If the conference is held it will be first time that the Foreign Relations Committee as a group has met with a President since 1919, when the committee, then headed by Henry Cabot Lodge of Massachusetts, was at loggerheads with President Woodrow Wilson over ratification of the Versailles Peace Treaty and creation of the League of Nations.
Just as in 1919, when the committee blocked ratification of the Versailles Treaty, the committee now appears headed for a crucial foreign policy confrontation with the White House. The immediate issue is future American policy in Southeast Asia, but the underlying confrontation that is developing is over the power of the President to engage in foreign hostilities without the affirmative approval of Congress.

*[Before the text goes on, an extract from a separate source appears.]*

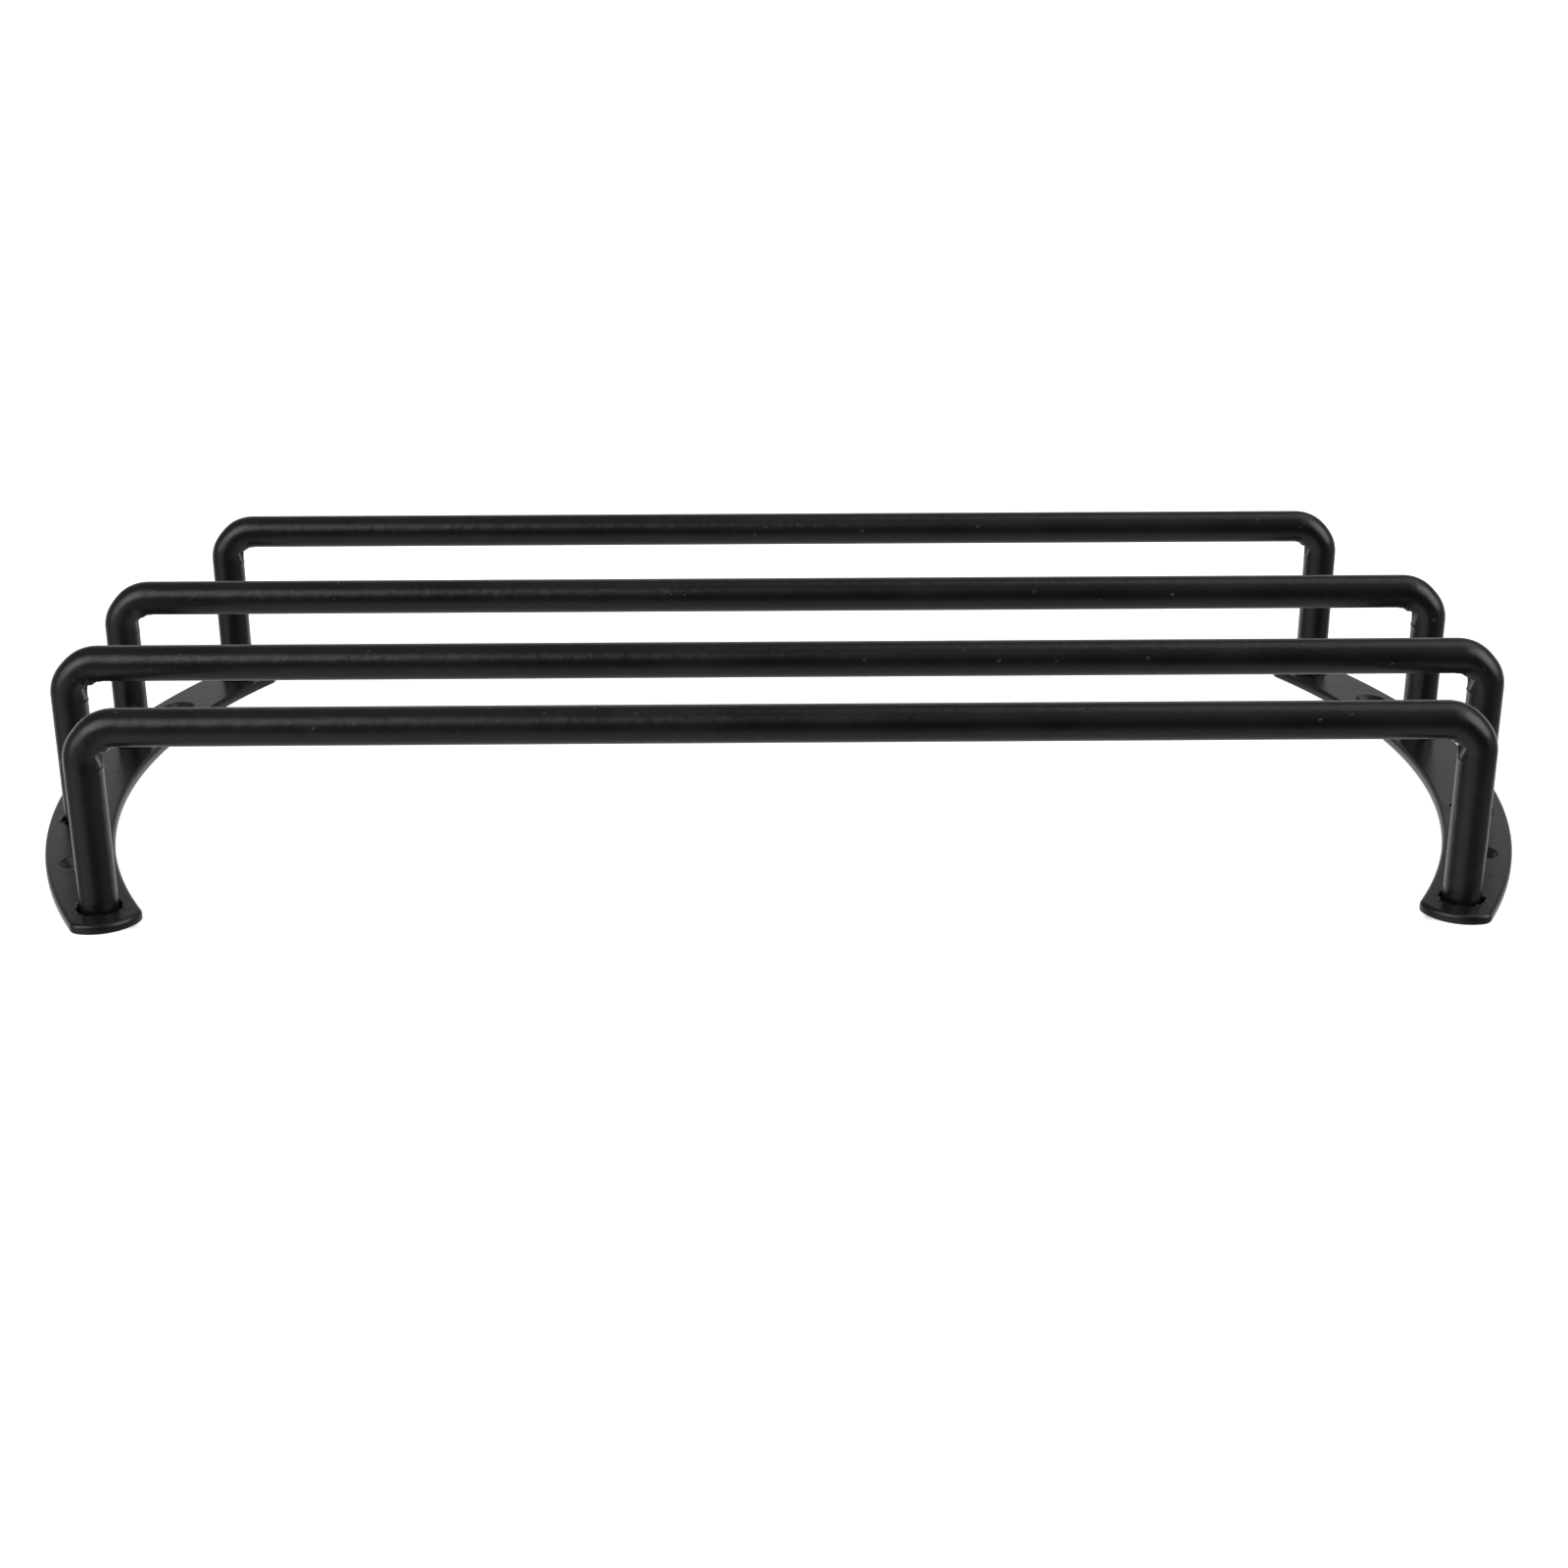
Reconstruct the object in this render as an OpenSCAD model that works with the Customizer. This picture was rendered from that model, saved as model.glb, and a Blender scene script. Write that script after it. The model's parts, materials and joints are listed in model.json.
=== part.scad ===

Senator Fulbright emphasized that for the moment, rather that provoke a constitutional confrontation on the war making powers of the President, the committee was trying to exercise its “responsibility in our constitutional system in as restrained and responsible a way as possible.”
The relationship between the Legislative and Executive Branches in the field of foreign policy, he said, should be “one primarily of persuasion,” and “we hope to retain communications with the Executive.”
The purpose of the proposed conference with the President, therefore, is to see if some “understanding” can be reached that might influence Administration policy in Southeast Asia.
Senator Fulbright acknowledged that the committee was faced with “a terrible dilemma” in trying to impose restrictions through use of control over the purse strings, now that troops have been committed to Cambodia. The same point was made by Seantor John Sherman Cooper, Republican of Kentucky, who along with Seantor Frank Church, Democrat of Idaho is trying to draft legislation that would prevent expansion of the war into Cambodia.
“It’s a question of what you can do to be effective,” Senator Cooper Said. “The President is standing on the constitutional ground of protecting out troops. It can be questioned, but it is difficult to do anything practical about it.”